A public charging network, especially for longer inter-city travel, remote, rural areas and apartment buildings, is another piece in the transition to electrification. And building that will take time, Moore said.
Charging electric cars also takes longer than filling up a gas tank.
Canada’s cold climate could complicate the chemical function of EVs and offset the range as they don’t produce a lot of waste heat.
On the plus side, though, EVs start immediately without having to crank up the engine multiple times as we often find ourselves with conventional cars in winters, said Turner.
From an economic standpoint, EVs are more expensive to buy than conventional cars but in the long run, they are cheaper to own.
This is because EVs cost less to fuel and have fewer maintenance needs, like oil change and gears, that ICE (internal combustion engine) vehicles require.
Riordan said the costs of operating an EV could be half or even a quarter of what they are for an ICE.
“Even though the EV cost more upfront, often you’ll pay that back and actually come out ahead in just a few years by going electric,” said Kyriazis.
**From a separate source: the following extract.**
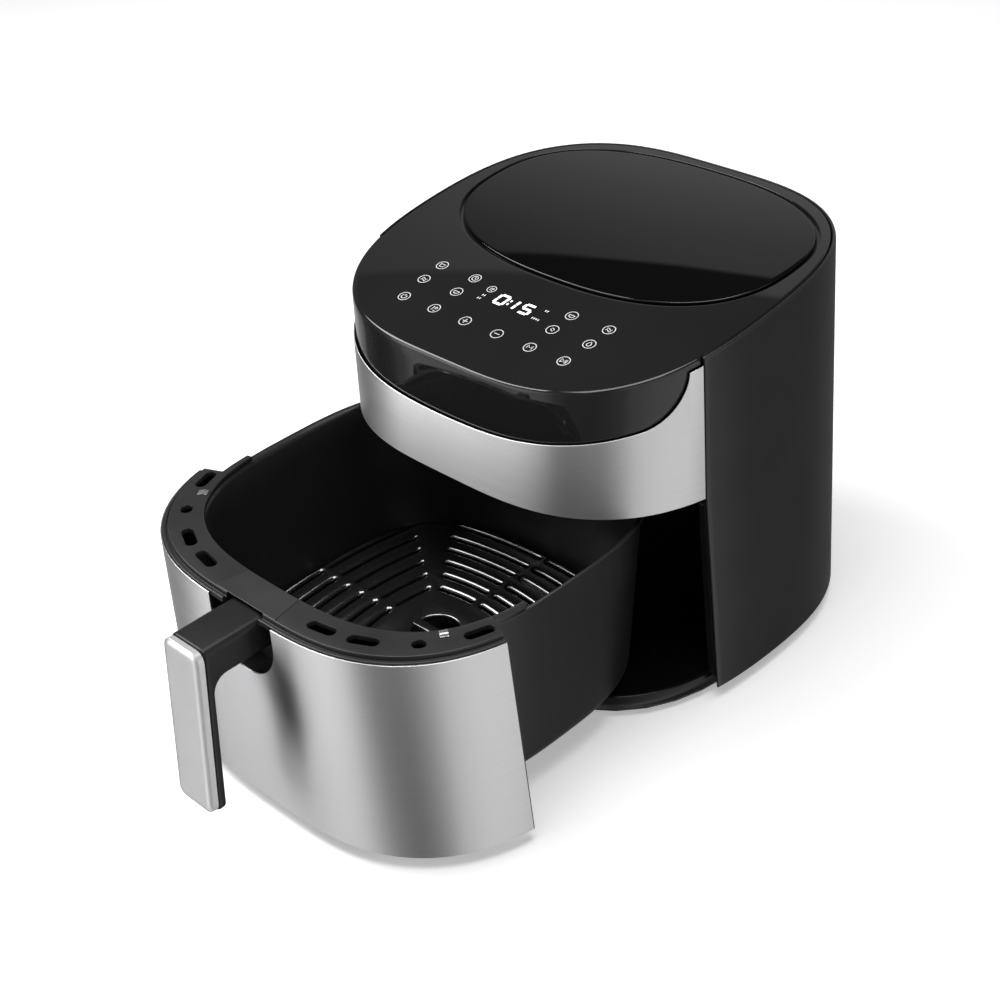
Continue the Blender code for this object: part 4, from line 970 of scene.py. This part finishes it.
def slot_cutter(side, half, reach, span):
    """A slot bowed with the plate's outline, round at its ends and flared at the top."""
    start, end = PLATE_BAR, span * 0.80
    centre_line = []
    for along in spread(start, end, 10):
        bow = 0.14 * reach * (1 - (along / max(reach, 1)) ** 2)
        centre_line.append(Vector((half * along, -(reach - 3 + bow))))
    rows = []
    for rise, width in ((-6, 1.4), (-1.9, 1.4), (-1.3, 1.6), (-0.8, 2.0), (-0.4, 2.6), (-0.1, 3.3), (0.1, 3.95)):
        rows.append([(x, y, PLATE_TOP + rise) for x, y in stadium(centre_line, width)])
    bm = skin(rows, caps=True)
    bmesh.ops.rotate(bm, matrix=Matrix.Rotation(math.pi / 2 * side, 3, "Z"), verts=bm.verts)
    bmesh.ops.translate(bm, vec=(0, DRAWER_CENTRE, 0), verts=bm.verts)
    return bm


def stadium(line, width, ends=5):
    """Outline of a round-ended band of a half width along a line."""
    left, right = [], []
    for index, point in enumerate(line):
        ahead = line[min(index + 1, len(line) - 1)] - line[max(index - 1, 0)]
        normal = Vector((-ahead.y, ahead.x)).normalized()
        left.append(point + normal * width)
        right.append(point - normal * width)
    outline = list(left)
    for corner, facing in ((line[-1], line[-1] - line[-2]), (line[0], line[0] - line[1])):
        base = math.atan2(facing.y, facing.x)
        for step in range(1, ends):
            turn = base + math.pi / 2 - math.pi * step / ends
            outline.append(corner + Vector((math.cos(turn), math.sin(turn))) * width)
        if corner is line[-1]:
            outline += list(reversed(right))
    return [tuple(point) for point in outline]


def half_hole(side):
    """Half of the finger hole on one side of its bar, with a rolled edge."""
    rows = []
    for rise, grow in ((-6, 0.0), (-1.1, 0.0), (-0.6, 0.2), (-0.2, 0.7), (0.4, 2.0)):
        radius = FINGER_HOLE + grow
        low = 3.6 - grow * 0.6
        start = math.asin(low / radius)
        row = []
        for step in range(25):
            turn = start + (math.pi - 2 * start) * step / 24
            row.append((radius * math.cos(turn), DRAWER_CENTRE + side * radius * math.sin(turn), PLATE_TOP + rise))
        rows.append(row)
    return skin(rows, caps=True)


# Touch area

def top_place(x, y, lift=0.05):
    return (x, y, top_z(y) + lift)


def stroke(bm, points, width, closed=False):
    """A flat printed line of a width through points of the top surface."""
    line = [Vector(point) for point in points]
    left, right = [], []
    count = len(line)
    for index, point in enumerate(line):
        if closed:
            ahead = line[(index + 1) % count] - line[index - 1]
        else:
            ahead = line[min(index + 1, count - 1)] - line[max(index - 1, 0)]
        normal = Vector((-ahead.y, ahead.x)).normalized() * (width / 2)
        left.append(bm.verts.new(top_place(*(point + normal))))
        right.append(bm.verts.new(top_place(*(point - normal))))
    for index in range(count if closed else count - 1):
        after = (index + 1) % count
        bm.faces.new((right[index], right[after], left[after], left[index]))


def arc(x, y, radius, start=0.0, end=360.0, steps=40):
    points = []
    for angle in spread(start, end, steps):
        turn = math.radians(angle)
        points.append((x + radius * math.cos(turn), y + radius * math.sin(turn)))
    return points


def glyph(bm, kind, x, y, size=1.0):
    """A small plain sign inside a ring."""
    width = 0.55
    lines = {
        "plus": [[(-1.7, 0), (1.7, 0)], [(0, -1.7), (0, 1.7)]],
        "minus": [[(-1.7, 0), (1.7, 0)]],
        "power": [arc(0, -0.2, 1.5, 130, 410, 20), [(0, 0.4), (0, 1.9)]],
        "mode": [[(-1.5, -1.2), (-1.5, 1.3), (0, -0.4), (1.5, 1.3), (1.5, -1.2)]],
        "play": [
            [(-1.7, -1.3), (-1.7, 1.3), (0.2, 0), (-1.7, -1.3)],
            [(0.9, -1.3), (0.9, 1.3)], [(1.7, -1.3), (1.7, 1.3)],
        ],
        "heat": [[(-0.9, -1.6), (-0.9, 1.6)], arc(0.9, 0.6, 0.7, 0, 360, 12), [(0.3, -1.5), (1.5, -1.5)]],
        "bowl": [arc(0, 0.3, 1.7, 180, 360, 14), [(-1.7, 0.4), (1.7, 0.4)]],
        "wave": [
            [(u, v + rise) for u, v in ((-1.8, 0), (-0.9, 0.6), (0, 0), (0.9, -0.6), (1.8, 0))]
            for rise in (0.6, -0.8)
        ],
        "leaf": [arc(-0.5, -0.6, 1.6, 10, 100, 8), arc(0.6, 0.6, 1.6, 190, 280, 8)],
        "clock": [arc(0, 0, 1.7, 0, 360, 18), [(0, 1.1), (0, 0), (0.8, -0.4)]],
        "basket": [[(-1.6, 1.0), (-1.1, -1.3), (1.1, -1.3), (1.6, 1.0), (-1.6, 1.0)]],
        "drop": [arc(0, -0.4, 1.2, 140, 400, 16), [(-0.9, 0.4), (0, 1.9), (0.9, 0.4)]],
    }[kind]
    for line in lines:
        stroke(bm, [(x + u * size, y + v * size) for u, v in line], width)


def touch_marks(look):
    """Rings with signs, laid out in rows either side of the time display."""
    bm = bmesh.new()
    marks = [
        (-69.1, -99.8, "power"), (-41.5, -99.8, "heat"), (-13.8, -99.8, "plus"),
        (13.8, -99.8, "minus"), (41.5, -99.8, "mode"), (69.1, -99.8, "play"),
        (-71.5, -79.7, "wave"), (-41.5, -79.7, "bowl"), (41.5, -79.7, "leaf"), (71.5, -79.7, "drop"),
        (-72.0, -62.5, "basket"), (-41.5, -62.9, "clock"), (42.3, -63.0, "bowl"), (72.3, -62.9, "wave"),
    ]
    for x, y, kind in marks:
        stroke(bm, arc(x, y, 4.0)[:-1], 0.55, closed=True)
        glyph(bm, kind, x, y, 1.25)
    stroke(bm, arc(-23.0, -66.5, 3.1)[:-1], 0.5, closed=True)
    glyph(bm, "heat", -23.0, -66.5, 0.9)
    return piece("touch_marks", bm, look, HOUSING)


def time_display(look):
    """A slanted seven-segment time and two unit ticks."""
    bm = bmesh.new()
    width, height, slant, thick = 7.0, 8.8, 0.06, 1.9
    ends = {
        "a": ((0, 2), (1, 2)), "b": ((1, 2), (1, 1)), "c": ((1, 1), (1, 0)), "d": ((0, 0), (1, 0)),
        "e": ((0, 0), (0, 1)), "f": ((0, 1), (0, 2)), "g": ((0, 1), (1, 1)),
    }

    def spot(x0, y0, u, v):
        y = v * height / 2
        return (x0 + u * width + slant * y, y0 + y)

    base = -76.3
    for names, x0 in (("abcdef", -12.6), ("bc", -3.8), ("afgcd", 8.9)):
        for name in names:
            (u0, v0), (u1, v1) = ends[name]
            start, end = Vector(spot(x0, base, u0, v0)), Vector(spot(x0, base, u1, v1))
            along = (end - start).normalized() * 0.35
            stroke(bm, [start + along, end - along], thick)
    for lift in (0.62, 1.38):
        x, y = spot(-2.5, base, 0.0, lift)
        stroke(bm, [(x - 0.6, y), (x + 0.6, y)], thick)
    for x0, y0, count in ((21.6, -77.6, 4), (24.2, -68.0, 2), (-24.6, -78.4, 2), (-24.0, -74.6, 2)):
        for step in range(count):
            x = x0 + 1.7 * step
            stroke(bm, [(x, y0), (x + 0.4, y0 + 1.6)], 0.4)
    return piece("time_digits", bm, look, HOUSING)


# Stage

def camera():
    """Camera at the height and side from which the open drawer and the top both show."""
    data = bpy.data.cameras.new("camera")
    data.sensor_width = 36.0
    data.lens = 63.236
    data.clip_end = 50.0
    made = shown("camera", data)
    side, rise, roll = math.radians(47.0076), math.radians(33.4374), math.radians(4.5615)
    back = Vector((math.sin(side) * math.cos(rise), -math.cos(side) * math.cos(rise), math.sin(rise)))
    right = (-back).cross(Vector((0, 0, 1))).normalized()
    down = (-back).cross(right)
    across = math.cos(roll) * right + math.sin(roll) * down
    up = math.sin(roll) * right - math.cos(roll) * down
    made.matrix_world = Matrix((
        (across.x, up.x, back.x, 0.7019),
        (across.y, up.y, back.y, -0.7497 + ORIGIN_Y * MM),
        (across.z, up.z, back.z, 0.7515),
        (0, 0, 0, 1),
    ))
    bpy.context.scene.camera = made


def area(name, place, target, size, power):
    """Rectangular soft light that faces its target and isn't seen itself."""
    data = bpy.data.lights.new(name, "AREA")
    data.shape = "RECTANGLE"
    data.size, data.size_y = size
    data.energy = power
    made = shown(name, data)
    made.location = place
    made.rotation_mode = "QUATERNION"
    made.rotation_quaternion = (Vector(place) - Vector(target)).to_track_quat("Z", "Y")
    made.visible_camera = False


LOWER_CARDS = [
    (-180, 0.22), (-140, 0.28), (-111, 0.74), (-93, 0.48), (-86, 0.12), (-70, 0.04), (-62, 0.08), (-55, 0.35),
    (-49, 1.10), (-33, 0.88), (-18, 1.30), (-6, 1.10), (5, 0.40), (14, 0.20), (30, 0.16), (43, 0.28), (52, 0.42),
    (65, 0.90), (84, 1.18), (105, 1.25), (122, 0.35), (140, 0.12), (180, 0.22),
]
UPPER_CARDS = [
    (-180, 0.62), (-140, 0.58), (-112, 0.16), (-86, 0.02), (-70, 0.04), (-60, 0.10), (-54, 0.40), (-50, 2.20),
    (-46, 4.20), (-41, 2.60), (-36, 2.20), (-22, 2.40), (-9, 1.50), (3, 0.20), (20, 0.14), (35, 0.12), (55, 0.90),
    (85, 1.10), (105, 1.70), (125, 0.35), (150, 0.30), (180, 0.62),
]


def world():
    """Studio surround: pale cards round the object with dark gaps between them, and a plain pale background."""
    made = bpy.data.worlds.new("studio")
    bpy.context.scene.world = made
    made.use_nodes = True
    tree = made.node_tree
    tree.nodes.clear()

    def node(kind, **values):
        return add_node(tree, kind, **values)

    def math_node(operation, *sources):
        item = node("ShaderNodeMath", operation=operation)
        for socket, source in zip(item.inputs, sources):
            if isinstance(source, (int, float)):
                socket.default_value = source
            else:
                tree.links.new(source, socket)
        return item.outputs[0]

    place = node("ShaderNodeTexCoord").outputs["Generated"]
    split = node("ShaderNodeSeparateXYZ")
    tree.links.new(place, split.inputs[0])
    x, y, z = split.outputs
    turn = math_node("ARCTAN2", x, math_node("MULTIPLY", y, -1.0))
    share = math_node("ADD", math_node("DIVIDE", turn, math.tau), 0.5)

    def ring(stops):
        ramp = node("ShaderNodeValToRGB")
        tree.links.new(share, ramp.inputs[0])
        ramp.color_ramp.interpolation = "EASE"
        elements = ramp.color_ramp.elements
        while len(elements) < len(stops):
            elements.new(0.5)
        for element, (angle, value) in zip(elements, stops):
            element.position = angle / 360 + 0.5
            element.color = (value, value, value, 1.0)
        return ramp.outputs[0]

    def step_of_height(low, high, start, end):
        step = node("ShaderNodeMapRange", interpolation_type="SMOOTHSTEP")
        tree.links.new(z, step.inputs["Value"])
        for name, value in (("From Min", low), ("From Max", high), ("To Min", start), ("To Max", end)):
            step.inputs[name].default_value = value
        return step.outputs[0]

    lower = ring(LOWER_CARDS)
    upper = ring(UPPER_CARDS)
    rise = step_of_height(-0.10, 0.05, 0.0, 1.0)
    blend = math_node("ADD", lower, math_node("MULTIPLY", rise, math_node("SUBTRACT", upper, lower)))
    glow = math_node("MULTIPLY", blend, step_of_height(0.592, 0.600, 1.0, 0.085))
    glow = math_node("MULTIPLY", glow, step_of_height(0.38, 0.60, 1.0, 0.74))
    back = node("ShaderNodeBackground")
    tree.links.new(glow, back.inputs["Strength"])
    plain = node("ShaderNodeBackground")
    plain.inputs["Color"].default_value = (1.0, 1.0, 1.0, 1.0)
    mix = node("ShaderNodeMixShader")
    tree.links.new(node("ShaderNodeLightPath").outputs["Is Camera Ray"], mix.inputs[0])
    tree.links.new(back.outputs[0], mix.inputs[1])
    tree.links.new(plain.outputs[0], mix.inputs[2])
    tree.links.new(mix.outputs[0], node("ShaderNodeOutputWorld").inputs["Surface"])


def floor():
    look = Look("floor", (0.9, 0.9, 0.9), 0.9)
    look.link(look.node("ShaderNodeLightPath").outputs["Is Camera Ray"], look.shader.inputs["Emission Strength"])
    look.put("Emission Color", (0.34, 0.34, 0.34, 1.0))
    look.colour(look.ranged(look.noise(3.0, 1.0), 0.0, 1.0), (0.90, 0.90, 0.90), (0.92, 0.92, 0.92))
    bm = bmesh.new()
    bmesh.ops.create_circle(bm, cap_ends=True, segments=96, radius=20.0)
    mesh = as_mesh("floor", bm)
    mesh.materials.append(look.material)
    made = shown("floor", mesh)
    made.visible_glossy = False


# Assembly

def carried_nodes(looks):
    """Gives every CAD node that still shows its finish."""
    for part in frame["record"]["subparts"]:
        node = frame["nodes"][part["node"]]
        node.data.materials.clear()
        node.data.materials.append(looks[part["material_slot"]].material)


def main():
    looks = make_looks()
    carried_nodes(looks)
    camera()
    world()
    floor()
    area("key", (0.2, -0.2, 2.4), (0.0, 0.0, 0.1), (1.6, 1.6), 42)
    area("side_card", (-0.92, -0.35, 1.25), (0.0, -0.06, 0.05), (0.6, 1.0), 16)
    pieces = (
        (outer_shell, "satin_black"), (base_tray, "base_black"), (steel_band, "brushed_steel"),
        (top_hood, "gloss_black"), (lid_panel, "lid_gloss"), (basket, "non_stick"),
        (drawer_frame, "dark_plastic"), (front_panel, "brushed_steel"), (panel_backing, "satin_black"),
        (handle_pocket, "dark_plastic"), (arm_and_grip, "handle_black"), (grip_plate, "silver_grip"),
        (handle_bridge, "grey_plastic"), (rim_clips, "plain_steel"), (rim_ears, "dark_plastic"),
        # the vent troughs are painted shade under the rim's vents
        (painted_shade_troughs, "painted_shade_black"), (crisper_plate, "plate_coat"), (touch_marks, "icon_ink_painted_glow"),
        (time_display, "digit_light"),
    )
    for build, name in pieces:
        build(looks[name])
    bpy.context.scene.view_settings.view_transform = "Standard"


main()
Financial incentives from the federal government and provinces help make EV an attractive option.
In 2019, the feds launched the iZEV program, giving purchase rebates of up to $5,000 to Canadians buying an EV.
There are additional incentives between $3,000 and $8,000 from provinces like Nova Scotia, British Columbia and Quebec, said Turner.
To get more people behind the wheel of an electric car, a package of clean car policies, including continued government incentives and subsidies, is needed, experts say.
“If we can get more Canadians driving electric vehicles, it’ll also help to justify automakers investing in Canada to build EVs here and their batteries,” said Kyriazis.
Going forward, a broad switch means behaviours will ultimately have to change.
“I think we’ll get there, but it won’t be overnight. It may take us 20 years to make the transition,” said Moore.